Modal powers cloud infrastructure for over 10,000 teams, including AI companies running production agent workloads at scale. Ramp uses Modal Sandboxes for background coding agents that generate code changes and write them back into commits and pull requests (see Ramp's engineering blog). Lovable uses Modal Sandboxes as preview environments for generated apps and websites. This scale demonstrates Modal's ability to support large-scale sandboxed code execution and agent workloads reliably, with SOC 2 Type II compliance and HIPAA support for regulated industries.
Modal has upstreamed support into SWE-bench, a high-profile benchmark for testing coding agents. Running the 500-task Verified benchmark takes just 7 minutes with Modal's --modal flag, enabling rapid iteration on agent development and evaluation.
For compatible Modal Functions (especially GPU inference workloads), Modal's dynamic batching can deliver significant throughput improvements. In Modal's Whisper example, adding dynamic batching produced a 2.8x, or almost 3x, throughput increase. This translates to meaningful efficiency gains for agent deployments processing GPU inference requests.
Modal's code-first SDK avoids YAML-heavy infrastructure configuration. Teams create Sandboxes with API calls such as modal.Sandbox.create(...) in Python, TypeScript, or Go; Modal Functions use decorators for deployment and compute configuration. This approach enables the fast iteration velocity that AI coding-agent development demands while maintaining production-grade reliability.

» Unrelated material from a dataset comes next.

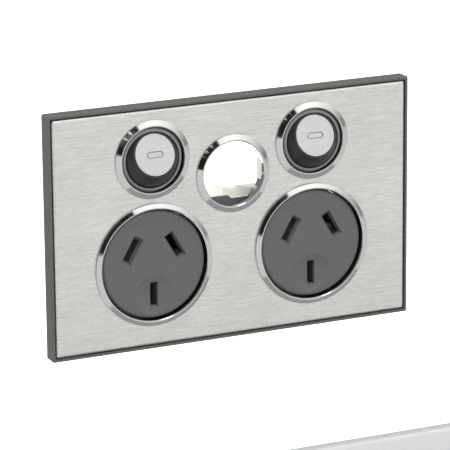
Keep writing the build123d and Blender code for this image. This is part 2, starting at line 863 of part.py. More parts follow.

For teams deploying AI coding agents that need secure code execution combined with GPU access, ML platform integration, and enterprise-scale reliability, Modal's combination of AI-native infrastructure and unified platform makes it a strong choice.
Explore the Modal Sandboxes documentation to get started.
Explore the Modal Sandboxes documentation to get started building OpenHands agent deployments.
View Sandboxes DocsA code execution sandbox is an isolated environment where code runs separately from the host system and other workloads. For AI agents like OpenHands that generate and execute code autonomously, sandboxing prevents malicious or buggy code from accessing unauthorized resources or affecting other systems. Modal's gVisor-based Sandboxes provide this isolation while supporting massive concurrency for production agent deployments.
Modal combines secure sandboxed execution with on-demand GPU access and an integrated ML infrastructure stack. While E2B focuses primarily on agent code execution, Modal enables AI coding agents to run GPU-dependent workloads (inference, training, fine-tuning) directly within isolated Sandbox environments. Additionally, Modal's unified platform integrates sandboxes with inference, training, and batch processing, eliminating multi-vendor complexity.
For enterprise AI agent deployments, look for SOC 2 Type II compliance, which validates security controls through independent audit. Modal has successfully completed a SOC 2 Type 2 audit and supports HIPAA-compliant workloads on Enterprise plans via a BAA. The platform uses gVisor-based sandboxing, TLS 1.3 encryption, and comprehensive security practices including encryption at rest and in transit.
Yes, sandboxes are essential for automating AI-powered development workflows. AI coding agents use sandboxes to safely execute generated code, run tests, and iterate on solutions without risking the host environment. Modal's SWE-bench integration demonstrates this capability, enabling 500-task benchmark evaluation in 7 minutes. For compatible Modal Functions (especially GPU inference workloads), dynamic batching can further accelerate throughput.
Multiple platforms support AI coding agent workloads, with varying levels of integration maturity. Modal provides Docker-in-Sandboxes support for coding agents needing containerized environments and has upstreamed support into SWE-bench. E2B has legacy OpenHands runtime documentation and third-party runtime artifacts. Daytona publishes OpenHands runtime guidance and has legacy V0 OpenHands documentation. For teams needing GPU access alongside sandbox execution, Modal is a strong option that combines both capabilities within an integrated AI infrastructure platform.